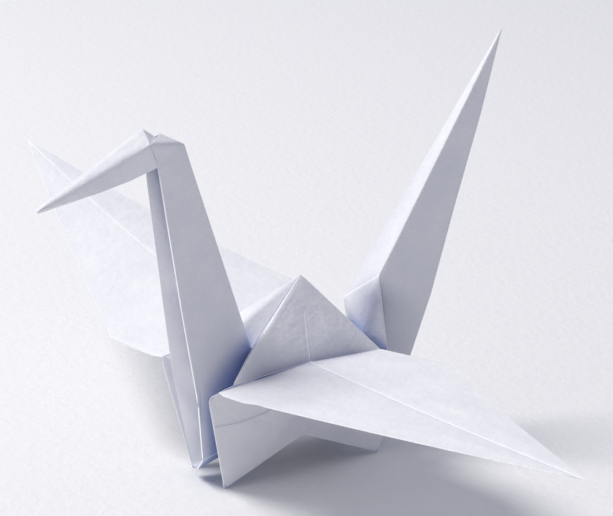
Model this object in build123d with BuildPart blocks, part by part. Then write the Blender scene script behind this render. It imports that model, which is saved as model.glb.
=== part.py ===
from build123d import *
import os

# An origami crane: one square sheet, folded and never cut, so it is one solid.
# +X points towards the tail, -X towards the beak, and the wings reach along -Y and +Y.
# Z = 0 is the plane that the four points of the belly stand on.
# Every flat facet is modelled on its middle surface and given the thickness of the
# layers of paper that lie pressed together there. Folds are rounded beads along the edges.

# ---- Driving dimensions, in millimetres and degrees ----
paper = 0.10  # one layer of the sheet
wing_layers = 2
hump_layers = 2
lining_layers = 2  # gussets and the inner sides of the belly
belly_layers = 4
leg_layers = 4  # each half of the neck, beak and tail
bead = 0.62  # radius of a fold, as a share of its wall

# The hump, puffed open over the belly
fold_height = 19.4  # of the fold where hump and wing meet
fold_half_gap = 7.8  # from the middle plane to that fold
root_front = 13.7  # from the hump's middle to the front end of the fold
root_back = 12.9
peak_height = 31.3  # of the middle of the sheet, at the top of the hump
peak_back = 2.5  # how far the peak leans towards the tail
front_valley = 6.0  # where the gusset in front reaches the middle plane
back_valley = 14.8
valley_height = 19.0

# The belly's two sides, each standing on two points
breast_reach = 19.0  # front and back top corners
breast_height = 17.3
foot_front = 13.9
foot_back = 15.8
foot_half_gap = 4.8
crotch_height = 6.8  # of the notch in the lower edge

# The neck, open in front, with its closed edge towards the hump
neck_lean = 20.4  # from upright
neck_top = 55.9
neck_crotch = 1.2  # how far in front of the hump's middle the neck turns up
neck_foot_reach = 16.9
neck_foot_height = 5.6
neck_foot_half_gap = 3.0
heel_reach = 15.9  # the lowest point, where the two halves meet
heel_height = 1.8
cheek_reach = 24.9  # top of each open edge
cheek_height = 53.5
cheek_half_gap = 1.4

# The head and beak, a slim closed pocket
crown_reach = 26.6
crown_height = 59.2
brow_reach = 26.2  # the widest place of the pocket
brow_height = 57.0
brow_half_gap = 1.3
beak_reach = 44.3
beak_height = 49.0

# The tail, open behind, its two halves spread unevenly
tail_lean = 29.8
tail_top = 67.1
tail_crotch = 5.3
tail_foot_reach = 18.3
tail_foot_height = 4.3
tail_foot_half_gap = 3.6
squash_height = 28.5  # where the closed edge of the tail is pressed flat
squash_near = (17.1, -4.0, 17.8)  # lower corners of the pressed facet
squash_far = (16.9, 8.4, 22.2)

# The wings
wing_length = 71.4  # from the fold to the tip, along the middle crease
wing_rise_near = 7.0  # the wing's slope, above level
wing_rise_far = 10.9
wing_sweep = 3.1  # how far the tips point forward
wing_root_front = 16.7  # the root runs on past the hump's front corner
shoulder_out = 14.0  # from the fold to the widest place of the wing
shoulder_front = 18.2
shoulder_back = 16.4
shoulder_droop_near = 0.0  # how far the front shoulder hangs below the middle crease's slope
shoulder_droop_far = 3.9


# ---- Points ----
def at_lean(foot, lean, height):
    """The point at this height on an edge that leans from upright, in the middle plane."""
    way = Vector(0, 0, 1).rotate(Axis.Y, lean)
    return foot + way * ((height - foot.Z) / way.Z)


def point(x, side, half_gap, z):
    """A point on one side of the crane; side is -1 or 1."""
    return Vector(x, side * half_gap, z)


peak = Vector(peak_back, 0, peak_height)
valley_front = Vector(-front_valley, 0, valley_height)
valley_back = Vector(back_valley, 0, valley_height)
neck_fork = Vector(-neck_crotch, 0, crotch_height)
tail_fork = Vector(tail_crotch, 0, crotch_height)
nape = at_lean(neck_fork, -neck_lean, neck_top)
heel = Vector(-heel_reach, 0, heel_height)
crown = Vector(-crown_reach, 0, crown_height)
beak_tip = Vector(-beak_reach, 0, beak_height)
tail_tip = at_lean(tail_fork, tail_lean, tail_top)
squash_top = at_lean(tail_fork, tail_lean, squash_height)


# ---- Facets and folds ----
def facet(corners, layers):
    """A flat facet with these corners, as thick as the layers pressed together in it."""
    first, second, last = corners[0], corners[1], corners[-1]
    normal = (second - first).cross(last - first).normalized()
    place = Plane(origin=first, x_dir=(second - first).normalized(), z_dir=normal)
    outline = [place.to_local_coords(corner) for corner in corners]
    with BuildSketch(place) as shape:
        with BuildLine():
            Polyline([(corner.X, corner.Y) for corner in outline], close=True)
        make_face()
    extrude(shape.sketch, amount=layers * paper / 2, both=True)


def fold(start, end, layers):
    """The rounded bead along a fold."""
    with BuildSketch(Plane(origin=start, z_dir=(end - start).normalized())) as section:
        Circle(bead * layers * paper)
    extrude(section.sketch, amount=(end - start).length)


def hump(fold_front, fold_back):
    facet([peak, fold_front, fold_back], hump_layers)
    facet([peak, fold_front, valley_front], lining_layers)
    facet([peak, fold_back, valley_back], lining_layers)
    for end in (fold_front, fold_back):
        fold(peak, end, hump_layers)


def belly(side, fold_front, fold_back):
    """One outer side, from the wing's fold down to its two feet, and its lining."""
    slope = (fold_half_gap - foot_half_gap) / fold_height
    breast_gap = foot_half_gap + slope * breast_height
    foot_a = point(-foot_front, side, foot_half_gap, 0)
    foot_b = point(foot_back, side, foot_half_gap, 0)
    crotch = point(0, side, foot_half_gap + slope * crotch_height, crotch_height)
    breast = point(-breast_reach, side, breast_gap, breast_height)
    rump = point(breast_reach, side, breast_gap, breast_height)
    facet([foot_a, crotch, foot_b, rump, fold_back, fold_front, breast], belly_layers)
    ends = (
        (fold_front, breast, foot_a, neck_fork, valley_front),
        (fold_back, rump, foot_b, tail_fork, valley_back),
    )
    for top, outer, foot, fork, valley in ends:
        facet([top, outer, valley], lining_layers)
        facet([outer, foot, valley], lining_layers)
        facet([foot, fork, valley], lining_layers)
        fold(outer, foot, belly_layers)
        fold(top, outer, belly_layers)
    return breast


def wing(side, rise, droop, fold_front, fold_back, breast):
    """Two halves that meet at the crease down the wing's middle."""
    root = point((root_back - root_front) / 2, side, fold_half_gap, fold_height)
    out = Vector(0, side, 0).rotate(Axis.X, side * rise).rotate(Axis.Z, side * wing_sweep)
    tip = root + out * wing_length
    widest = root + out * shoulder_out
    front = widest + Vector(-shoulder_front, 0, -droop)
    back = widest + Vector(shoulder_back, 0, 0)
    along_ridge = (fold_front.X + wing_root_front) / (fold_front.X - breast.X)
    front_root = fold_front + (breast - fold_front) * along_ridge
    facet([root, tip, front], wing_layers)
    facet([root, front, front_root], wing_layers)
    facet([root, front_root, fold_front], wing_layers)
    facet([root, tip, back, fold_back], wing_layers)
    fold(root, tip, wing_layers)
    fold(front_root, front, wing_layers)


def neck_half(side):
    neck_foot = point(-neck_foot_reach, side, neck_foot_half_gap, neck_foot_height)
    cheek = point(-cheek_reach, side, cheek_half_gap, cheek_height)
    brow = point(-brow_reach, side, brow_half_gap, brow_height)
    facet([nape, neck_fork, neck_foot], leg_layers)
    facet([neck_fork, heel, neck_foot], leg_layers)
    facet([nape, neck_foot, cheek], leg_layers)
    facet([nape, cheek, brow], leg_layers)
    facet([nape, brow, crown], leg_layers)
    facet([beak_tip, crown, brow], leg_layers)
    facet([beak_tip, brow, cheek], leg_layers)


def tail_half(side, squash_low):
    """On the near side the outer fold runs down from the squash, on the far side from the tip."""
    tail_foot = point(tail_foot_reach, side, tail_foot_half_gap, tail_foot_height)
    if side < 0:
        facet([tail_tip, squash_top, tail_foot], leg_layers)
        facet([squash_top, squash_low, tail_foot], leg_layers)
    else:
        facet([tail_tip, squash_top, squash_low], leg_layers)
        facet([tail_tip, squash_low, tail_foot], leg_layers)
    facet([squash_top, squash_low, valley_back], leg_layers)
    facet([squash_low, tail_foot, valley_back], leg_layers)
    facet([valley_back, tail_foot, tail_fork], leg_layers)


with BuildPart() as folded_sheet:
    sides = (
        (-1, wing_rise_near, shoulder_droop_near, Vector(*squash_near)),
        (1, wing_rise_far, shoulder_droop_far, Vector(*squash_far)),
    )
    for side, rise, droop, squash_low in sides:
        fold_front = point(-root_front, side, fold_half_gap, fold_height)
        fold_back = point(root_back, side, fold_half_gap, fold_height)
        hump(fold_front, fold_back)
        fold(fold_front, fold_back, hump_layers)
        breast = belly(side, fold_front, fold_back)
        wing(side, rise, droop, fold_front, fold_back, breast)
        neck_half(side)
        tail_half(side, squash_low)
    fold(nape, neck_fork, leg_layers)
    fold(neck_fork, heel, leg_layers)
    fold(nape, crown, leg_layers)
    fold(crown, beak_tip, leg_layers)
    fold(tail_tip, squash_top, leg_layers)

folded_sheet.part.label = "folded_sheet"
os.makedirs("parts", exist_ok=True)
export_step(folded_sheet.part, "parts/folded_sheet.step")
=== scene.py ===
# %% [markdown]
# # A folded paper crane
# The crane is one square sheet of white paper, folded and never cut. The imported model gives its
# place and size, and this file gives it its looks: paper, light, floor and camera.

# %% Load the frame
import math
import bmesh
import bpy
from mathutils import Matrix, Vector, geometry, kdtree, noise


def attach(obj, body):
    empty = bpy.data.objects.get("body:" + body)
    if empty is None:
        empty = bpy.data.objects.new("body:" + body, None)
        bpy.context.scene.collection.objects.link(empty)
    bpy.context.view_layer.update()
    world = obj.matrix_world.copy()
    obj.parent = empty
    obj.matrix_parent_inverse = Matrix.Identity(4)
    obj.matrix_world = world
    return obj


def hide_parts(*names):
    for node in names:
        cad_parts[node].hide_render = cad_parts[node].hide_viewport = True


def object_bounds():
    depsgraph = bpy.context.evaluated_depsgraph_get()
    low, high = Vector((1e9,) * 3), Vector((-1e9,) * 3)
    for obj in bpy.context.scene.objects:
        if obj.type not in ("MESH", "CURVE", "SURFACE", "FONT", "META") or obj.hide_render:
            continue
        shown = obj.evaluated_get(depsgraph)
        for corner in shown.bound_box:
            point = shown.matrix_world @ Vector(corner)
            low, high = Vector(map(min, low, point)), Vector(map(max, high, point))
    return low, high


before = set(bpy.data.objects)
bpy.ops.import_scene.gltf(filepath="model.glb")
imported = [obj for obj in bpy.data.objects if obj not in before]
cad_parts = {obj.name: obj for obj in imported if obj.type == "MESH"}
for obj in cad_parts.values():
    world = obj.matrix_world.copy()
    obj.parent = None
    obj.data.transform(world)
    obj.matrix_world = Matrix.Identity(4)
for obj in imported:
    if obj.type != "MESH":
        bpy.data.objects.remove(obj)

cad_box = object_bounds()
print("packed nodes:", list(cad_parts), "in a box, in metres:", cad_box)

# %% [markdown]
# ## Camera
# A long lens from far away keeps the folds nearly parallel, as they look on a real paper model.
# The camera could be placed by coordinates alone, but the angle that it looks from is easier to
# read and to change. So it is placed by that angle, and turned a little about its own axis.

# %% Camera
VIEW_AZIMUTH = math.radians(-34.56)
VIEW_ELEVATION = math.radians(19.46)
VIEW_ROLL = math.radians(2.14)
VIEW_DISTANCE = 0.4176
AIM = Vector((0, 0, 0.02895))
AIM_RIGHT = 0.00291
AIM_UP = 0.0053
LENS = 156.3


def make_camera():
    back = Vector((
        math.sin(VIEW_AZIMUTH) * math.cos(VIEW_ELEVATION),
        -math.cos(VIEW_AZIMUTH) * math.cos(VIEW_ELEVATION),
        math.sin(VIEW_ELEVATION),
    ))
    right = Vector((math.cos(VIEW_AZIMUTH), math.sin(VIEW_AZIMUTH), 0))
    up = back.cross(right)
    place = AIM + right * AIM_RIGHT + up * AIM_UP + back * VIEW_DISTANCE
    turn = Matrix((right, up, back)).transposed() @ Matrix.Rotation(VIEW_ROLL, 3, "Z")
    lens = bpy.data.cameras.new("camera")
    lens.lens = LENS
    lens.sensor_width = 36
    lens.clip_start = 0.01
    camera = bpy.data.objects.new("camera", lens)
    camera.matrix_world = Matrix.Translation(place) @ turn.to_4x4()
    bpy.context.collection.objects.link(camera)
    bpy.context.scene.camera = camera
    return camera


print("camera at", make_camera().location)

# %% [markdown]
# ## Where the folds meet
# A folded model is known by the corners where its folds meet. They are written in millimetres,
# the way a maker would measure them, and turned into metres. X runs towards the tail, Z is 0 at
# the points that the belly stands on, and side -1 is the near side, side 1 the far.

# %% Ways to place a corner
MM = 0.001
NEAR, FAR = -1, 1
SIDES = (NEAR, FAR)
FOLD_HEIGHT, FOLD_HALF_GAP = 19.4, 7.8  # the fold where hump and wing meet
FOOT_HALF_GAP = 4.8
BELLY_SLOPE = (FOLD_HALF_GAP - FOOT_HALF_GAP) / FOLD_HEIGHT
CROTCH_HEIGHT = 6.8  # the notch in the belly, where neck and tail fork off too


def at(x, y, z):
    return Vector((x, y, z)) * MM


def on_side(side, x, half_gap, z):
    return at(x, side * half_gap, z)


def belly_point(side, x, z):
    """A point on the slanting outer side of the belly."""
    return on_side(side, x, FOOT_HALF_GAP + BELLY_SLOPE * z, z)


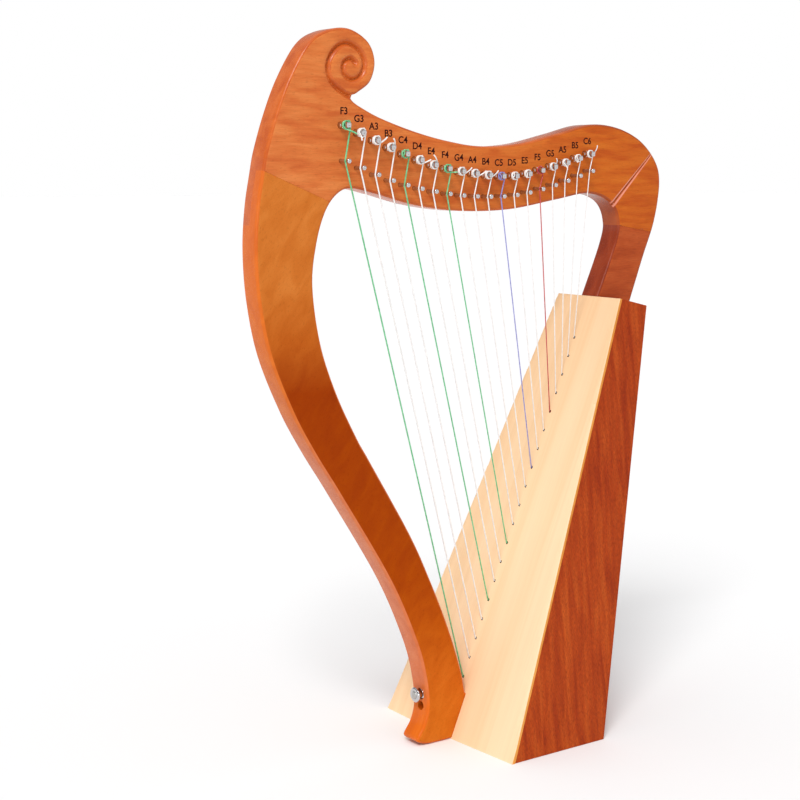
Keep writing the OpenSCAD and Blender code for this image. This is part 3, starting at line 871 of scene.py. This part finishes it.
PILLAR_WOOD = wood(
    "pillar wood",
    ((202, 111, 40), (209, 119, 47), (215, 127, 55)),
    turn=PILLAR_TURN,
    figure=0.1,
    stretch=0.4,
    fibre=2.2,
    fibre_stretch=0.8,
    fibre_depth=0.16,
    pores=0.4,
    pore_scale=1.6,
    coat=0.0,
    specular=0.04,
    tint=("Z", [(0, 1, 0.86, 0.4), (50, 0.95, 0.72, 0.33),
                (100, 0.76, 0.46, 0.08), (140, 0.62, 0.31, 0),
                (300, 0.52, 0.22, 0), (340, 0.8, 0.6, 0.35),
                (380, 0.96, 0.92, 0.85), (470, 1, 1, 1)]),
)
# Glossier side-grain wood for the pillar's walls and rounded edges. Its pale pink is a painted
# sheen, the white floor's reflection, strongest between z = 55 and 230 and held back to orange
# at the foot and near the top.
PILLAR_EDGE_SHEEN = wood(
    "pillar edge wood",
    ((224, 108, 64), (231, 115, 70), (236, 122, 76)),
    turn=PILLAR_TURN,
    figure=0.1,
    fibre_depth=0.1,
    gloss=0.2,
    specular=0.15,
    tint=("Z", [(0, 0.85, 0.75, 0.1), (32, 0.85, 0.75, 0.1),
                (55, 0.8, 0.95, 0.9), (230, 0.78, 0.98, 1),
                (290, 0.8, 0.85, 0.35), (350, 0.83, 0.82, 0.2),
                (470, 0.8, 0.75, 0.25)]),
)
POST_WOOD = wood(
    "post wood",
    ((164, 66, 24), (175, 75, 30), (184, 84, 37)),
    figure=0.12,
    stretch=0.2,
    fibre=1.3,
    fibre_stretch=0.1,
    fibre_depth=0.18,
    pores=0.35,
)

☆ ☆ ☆

* _EXERCISE BRIEF_
Using the entries above, extract exactly the span from the line with "with BuildPart() as" to the line with "low, high = Vector((1e9,)", both lines included; leave out everything else.

* _RESULT_
with BuildPart() as folded_sheet:
    sides = (
        (-1, wing_rise_near, shoulder_droop_near, Vector(*squash_near)),
        (1, wing_rise_far, shoulder_droop_far, Vector(*squash_far)),
    )
    for side, rise, droop, squash_low in sides:
        fold_front = point(-root_front, side, fold_half_gap, fold_height)
        fold_back = point(root_back, side, fold_half_gap, fold_height)
        hump(fold_front, fold_back)
        fold(fold_front, fold_back, hump_layers)
        breast = belly(side, fold_front, fold_back)
        wing(side, rise, droop, fold_front, fold_back, breast)
        neck_half(side)
        tail_half(side, squash_low)
    fold(nape, neck_fork, leg_layers)
    fold(neck_fork, heel, leg_layers)
    fold(nape, crown, leg_layers)
    fold(crown, beak_tip, leg_layers)
    fold(tail_tip, squash_top, leg_layers)

folded_sheet.part.label = "folded_sheet"
os.makedirs("parts", exist_ok=True)
export_step(folded_sheet.part, "parts/folded_sheet.step")
=== scene.py ===
# %% [markdown]
# # A folded paper crane
# The crane is one square sheet of white paper, folded and never cut. The imported model gives its
# place and size, and this file gives it its looks: paper, light, floor and camera.

# %% Load the frame
import math
import bmesh
import bpy
from mathutils import Matrix, Vector, geometry, kdtree, noise


def attach(obj, body):
    empty = bpy.data.objects.get("body:" + body)
    if empty is None:
        empty = bpy.data.objects.new("body:" + body, None)
        bpy.context.scene.collection.objects.link(empty)
    bpy.context.view_layer.update()
    world = obj.matrix_world.copy()
    obj.parent = empty
    obj.matrix_parent_inverse = Matrix.Identity(4)
    obj.matrix_world = world
    return obj


def hide_parts(*names):
    for node in names:
        cad_parts[node].hide_render = cad_parts[node].hide_viewport = True


def object_bounds():
    depsgraph = bpy.context.evaluated_depsgraph_get()
    low, high = Vector((1e9,) * 3), Vector((-1e9,) * 3)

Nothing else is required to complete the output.